Il y a les raisons dites et répétées ici ou là… Que l’UE, déjà accaparée par les problèmes migratoires que l’on sait, par le Brexit et par les décisions de l’administration Trump, ne veut pas voir s’ajouter une crise sur la rive sud de la Méditerranée… Ou que le lobby espagnol ne peut supporter une rupture de l’accord de pêche qui anéantirait un secteur vital de l’économie ibérique…

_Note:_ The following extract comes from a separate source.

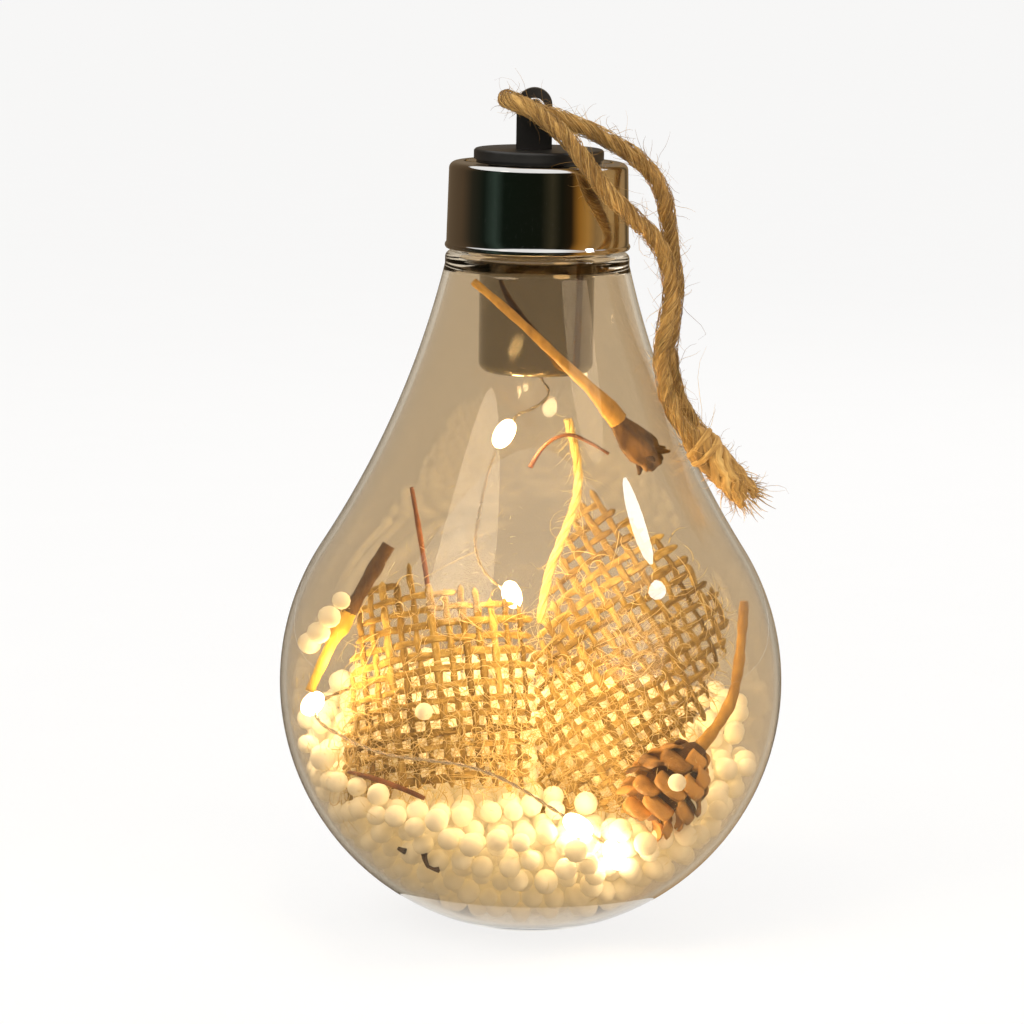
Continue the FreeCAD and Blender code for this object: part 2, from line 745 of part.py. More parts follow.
right_bend = 22.0 * spread
right_edge = stretched([(-14.0, -23.0), (2.0, -23.5), (18.0, 5.0), (17.0, 12.0), (-7.0, 28.0), (-15.0, 2.0)])
right_place = FreeCAD.Placement(laid(15.0, -5.0, 43.0), FreeCAD.Rotation(vector(1, 0, 0), -22.0))
burlap("burlap_right", right_bend, right_edge, 32.0, right_place)

# Dried cone with rings of scales, and its stalk

cone_centre = laid(22.0, -19.4, 27.5)
cone_turn = FreeCAD.Rotation(vector(0, 0, 1), vector(0.628, 0.236, 0.742))
cone_half = number("cone_length") / 2
cone_widest = number("cone_radius")
lift = number("scale_lift")
stalk_thick = number("cone_stalk_radius")
CONE_ROUNDNESS = 0.86
CONE_LEVELS = (-1, -0.7, -0.2, 0.4, 0.8, 1)


def cone_width(level):
    """Radius of the cone's body at a level from -1 at the tip to 1 at the stalk."""
    return max(cone_widest * math.sqrt(1 - level * level * CONE_ROUNDNESS) - lift, stalk_thick)


cone_core = tapered([vector(0, 0, cone_half * level) for level in CONE_LEVELS],
                    [cone_width(level) for level in CONE_LEVELS])
scale_thick = number("scale_thickness")
rows = int(number("scale_rows"))
in_row = int(number("scales_in_row"))
row_step = 2 * cone_half / (rows + 1)


def scale(height, angle):
    """One scale: a shallow roof of four slopes that stands off the cone and points down."""
    width = cone_width(height / cone_half)
    half_wide = math.pi * width / in_row
    drop = 0.5 * row_step
    edge = [vector(width - lift, -half_wide, 0), vector(width + 0.5 * lift, -half_wide, -drop),
            vector(width + lift, 0, -1.5 * drop), vector(width + 0.5 * lift, half_wide, -drop),
            vector(width - lift, half_wide, 0)]
    middle = vector(width + 0.5 * lift, 0, -drop)
    sides = zip(edge, edge[1:] + edge[:1])
    faces = [Part.Face(Part.makePolygon([middle, first, last, middle])) for first, last in sides]
    slopes = [face.extrude(vector(0, 0, scale_thick)) for face in faces]
    solid = slopes[0].multiFuse(slopes[1:]).removeSplitter()
    solid.rotate(vector(0, 0, 0), vector(0, 0, 1), angle)
    solid.translate(vector(0, 0, height))
    return solid


scales = []
for row in range(rows):
    for column in range(in_row):
        scales.append(scale(cone_half - row_step * (row + 0.6), 360 / in_row * (column + 0.5 * (row % 2))))
cone_body = cone_core.multiFuse(scales)
cone_body.Placement = FreeCAD.Placement(cone_centre, cone_turn)
stalk_foot = cone_centre + cone_turn.multVec(vector(0, 0, cone_half - lift))
cone_stalk = tapered([stalk_foot, laid(29.6, -15.2, 35.6), laid(32.6, -12.0, 42.0), laid(33.0, -9.0, 54.0)],
                     [1.25 * stalk_thick, stalk_thick, stalk_thick, 0.9 * stalk_thick])
keep(feature("alder_cone", cone_body.fuse(cone_stalk)))

# Stems, twigs and yarn


def stem(name, places, radii):
    """A tapered stem through drawn places."""
    return keep(feature(name, tapered([laid(*place) for place in places], radii)))


stalk = number("stalk_radius")
head = number("seed_head_radius")
stem("main_stalk",
     [(-9.6, -7.9, 103.6), (-4.1, -10.2, 99.2), (3.9, -10.4, 91.8), (10.2, -9.6, 85.8),
      (12.8, -8.2, 82.2), (16.4, -7.6, 77.6), (20.0, -7.2, 74.0)],
     [0.85 * stalk, stalk, stalk, 1.3 * stalk, 0.7 * head, head, 0.65 * head])
twig = number("twig_radius")
stem("left_twig",
     [(-22.4, -8.6, 61.9), (-27.6, -10.4, 53.2), (-28.8, -10.8, 50.6), (-31.6, -11.8, 46.0),
      (-34.4, -14.2, 39.4)],
     [twig, twig, number("twig_joint_radius"), 0.7 * twig, 0.65 * twig])
thin = number("stem_radius")
stem("thin_stem_upper", [(-19.0, -7.4, 71.0), (-17.0, -7.0, 59.4), (-16.1, -6.9, 53.4)],
     [0.9 * thin, thin, 0.9 * thin])
stem("thin_stem_lower", [(-27.9, -18.8, 28.0), (-22.6, -21.6, 27.6), (-16.0, -24.0, 25.2)],
     [0.75 * thin, thin, thin])
stem("dry_sprig", [(-0.6, 0.8, 73.2), (5.0, 0.6, 79.0), (11.8, 0.8, 75.6)],
     [0.75 * thin, 1.1 * thin, 0.75 * thin])
YARN = [(5.2, 2.4, 80.8), (7.0, 3.0, 75.0), (7.2, 1.8, 68.2), (4.4, -0.8, 61.6), (2.0, -3.2, 55.2),
        (1.4, -5.3, 49.4)]
tube("jute_yarn", [laid(*place) for place in YARN], number("yarn_radius"))

# Bead bed: a heap in the ball under two slopes, with room for the last lamp and the cloth

HEAP_SLOPES = ((27.5, -0.15, 0.25), (19.0, 0.3, 0.3))
ball = Part.makeSphere(fill_radius, ball_centre)
floor_level = number("floor_thickness + fill_gap")
bead = number("bead_radius")
bead_step = number("standing_bead_step")
clear = number("fill_gap")


def slope(height, across, deep):
    """A block whose top passes a drawn height on the axis and climbs along X and along Y."""
    far = 2 * fill_radius
    level = laid(0, 0, height).z
    corners = [vector(x, y, level + across * x + deep * y)
               for x, y in ((-far, -far), (far, -far), (far, far), (-far, far))]
    top = Part.Face(Part.makePolygon(corners + corners[:1]))
    return top.extrude(vector(0, 0, -2 * far))


def heap_level(x, y):
    """Height of the heap over a place: the higher of its slopes."""
    return max(laid(0, 0, height).z + across * x + deep * y for height, across, deep in HEAP_SLOPES)


def stands_clear(centre, fillings):
    """Whether a bead keeps off every filling. The boxes come first, since they are quick."""
    for shape in fillings:
        box = shape.BoundBox
        box.enlarge(bead + clear)
        if box.isInside(centre) and shape.distToShape(Part.Vertex(centre))[0] < bead + clear:
            return False
    return True


def standing_beads(fillings):
    """Beads that stand half out of the heap's top, in staggered rows, clear of what lies there."""
    found = []
    reach = int(fill_radius / bead_step) + 2
    for row in range(-reach, reach + 1):
        for column in range(-reach, reach + 1):
            x = (column + 0.5 * (row % 2)) * bead_step
            y = row * bead_step * math.sin(math.radians(60))
            centre = vector(x, y, heap_level(x, y))
            within = (centre - ball_centre).Length < fill_radius - bead
            if within and stands_clear(centre, fillings):
                found.append(Part.makeSphere(bead, centre))
    print(f"bead_bed: {len(found)} standing beads")
    return found


heap = slope(*HEAP_SLOPES[0]).fuse(slope(*HEAP_SLOPES[1]))
above_floor = Part.makeBox(2 * fill_radius, 2 * fill_radius, 2 * fill_radius,
                           vector(-fill_radius, -fill_radius, floor_level))
rooms = [Part.makeSphere(2 * number("lamp_radius"), string_points[LAMP_POINTS[-1]])]
for bend, edge, place in ((left_bend, left_edge, left_place), (right_bend, right_edge, right_place)):
    room = bent_wall(bend, edge, number("burlap_thickness + 2 * fill_gap"))
    room.Placement = place
    rooms.append(room)
doc.recompute()
lying = rooms + [item.Shape for item in nodes if item.Label != "bulb_shell"]
bed = ball.common(heap).common(above_floor).cut(rooms).multiFuse(standing_beads(lying))
keep(feature("bead_bed", max(bed.Solids, key=lambda solid: solid.Volume)))

doc.recompute()

# Check every object, then write the sub-parts

for item in doc.Objects:
    if "Invalid" in item.State or "Error" in item.State:
        raise RuntimeError(f"{item.Label} did not compute: {item.State}")
for item in nodes:
    if item.Shape.isNull() or not item.Shape.isValid() or not item.Shape.Solids:
        raise RuntimeError(f"{item.Label} has no sound solid")

os.makedirs("parts", exist_ok=True)
for item in nodes:
    item.Shape.exportStep(f"parts/{item.Label}.step")
print(len(nodes), "sub-parts")
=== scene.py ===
"""Looks of the LED globe bulb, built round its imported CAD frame.

Lengths are metres unless a name ends in _mm. Z is up, the origin is the centre of the flat base,
-Y faces the camera and +X is the side where the twine hangs.
"""

import logging
import math
from collections.abc import Sequence
from dataclasses import dataclass, field
from enum import Enum

import bpy
import numpy as np
from mathutils import Matrix, Vector

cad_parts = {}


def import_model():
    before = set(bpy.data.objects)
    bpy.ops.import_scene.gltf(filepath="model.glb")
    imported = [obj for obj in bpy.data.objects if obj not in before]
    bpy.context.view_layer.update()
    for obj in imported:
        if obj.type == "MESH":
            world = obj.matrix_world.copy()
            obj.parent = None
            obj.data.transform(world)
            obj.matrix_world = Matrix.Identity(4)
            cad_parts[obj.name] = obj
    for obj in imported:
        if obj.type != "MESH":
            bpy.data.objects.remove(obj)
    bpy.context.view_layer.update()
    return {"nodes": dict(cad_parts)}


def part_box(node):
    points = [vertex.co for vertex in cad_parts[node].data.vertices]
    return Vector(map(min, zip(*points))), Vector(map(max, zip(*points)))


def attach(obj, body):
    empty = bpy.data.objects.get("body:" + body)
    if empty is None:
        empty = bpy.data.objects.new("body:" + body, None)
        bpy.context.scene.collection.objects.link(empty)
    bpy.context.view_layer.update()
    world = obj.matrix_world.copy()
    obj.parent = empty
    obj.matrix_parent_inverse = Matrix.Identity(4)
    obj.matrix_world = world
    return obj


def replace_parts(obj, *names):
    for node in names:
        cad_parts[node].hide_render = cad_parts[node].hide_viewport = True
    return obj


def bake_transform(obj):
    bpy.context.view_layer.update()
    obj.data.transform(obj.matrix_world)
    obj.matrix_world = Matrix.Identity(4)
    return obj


log = logging.getLogger("globe_bulb")

MM = 0.001
TURN = 2 * math.pi
BALL_MIDDLE = np.array([0.0, 0.0, 39.087 * MM])
Array = np.ndarray
Place = tuple[float, float, float]
Colour = Place
Piece = bpy.types.Object
Material = bpy.types.Material
Socket = bpy.types.NodeSocket
Tree = bpy.types.NodeTree


class Body(Enum):
    """The moving bodies of the frame."""

    BULB = "bulb"
    LEAD = "lead"
    CAP = "cap"
    LID = "lid"


# Numbers on grids


def draws(seed: int) -> np.random.Generator:
    """Seeded random numbers.

    Args:
        seed: the piece's own seed.

    Returns:
        A generator that gives the same numbers in each run.
    """
    return np.random.default_rng(seed)


def unit(vectors: Array) -> Array:
    """Scale vectors to length one.

    Args:
        vectors: any array whose last axis is x, y, z.

    Returns:
        The same array with each vector divided by its length.
    """
    return vectors / np.maximum(np.linalg.norm(vectors, axis=-1, keepdims=True), 1e-12)


def lengths_along(line: Array) -> Array:
    """Distance from the first point to each point of a line, measured along it.

    Args:
        line: (..., points, 3).

    Returns:
        (..., points) running sums of the steps, starting at nought.
    """
    steps = np.linalg.norm(np.diff(line, axis=-2), axis=-1)
    zero = np.zeros(steps.shape[:-1] + (1,))
    return np.concatenate([zero, np.cumsum(steps, axis=-1)], axis=-1)


def evenly(line: Array, step: float) -> Array:
    """Read a line again at even steps.

    Args:
        line: (points, 3).
        step: about how far apart the new points are.

    Returns:
        (new points, 3), interpolated by distance along the line.
    """
    along = lengths_along(line)
    at = np.linspace(0, along[-1], max(3, int(along[-1] / step) + 1))
    return np.stack([np.interp(at, along, line[:, axis]) for axis in range(3)], axis=1)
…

En réalité, il n’y a pas que cela. Si le Maroc engrange des victoires, c’est d’abord pour une raison qu’oublient souvent les observateurs: sa motivation. Le Maroc est motivé par un objectif qui passe absolument avant tout: la défense de l’intégrité territoriale. Le Maroc est déterminé et prêt à tout pour défendre son intégrité territoriale. Pour lui, l’objectif vaut tous les combats et tous les sacrifices… Ensuite, il y a la nouvelle approche du Maroc de Mohammed VI. Elle repose sur 3 piliers: travail, anticipation et prise de risques. Il a fallu au Maroc beaucoup de travail pour devenir aussi crédible aux yeux de l’UE, lui devenir indispensable parfois et même pour être en mesure de se passer de ce partenariat s’il le fallait… Personne ne le souhaite au Maroc, mais les arrières assurés, on est mieux placé pour négocier… Aussi, voyant les opportunités en Europe se réduire et la concurrence devenir plus féroce à mesure que l’UE s’élargissait à de nouveaux membres, Rabat a diversifié ses produits ces dernières années, de même qu’elle s’est attelée à diversifier ses destinations.

Les adversaires du Maroc, eux, n’ont qu’une motivation: contrecarrer tout ça. Ils ne construisent pas, ils détruisent. C’est toute la différence.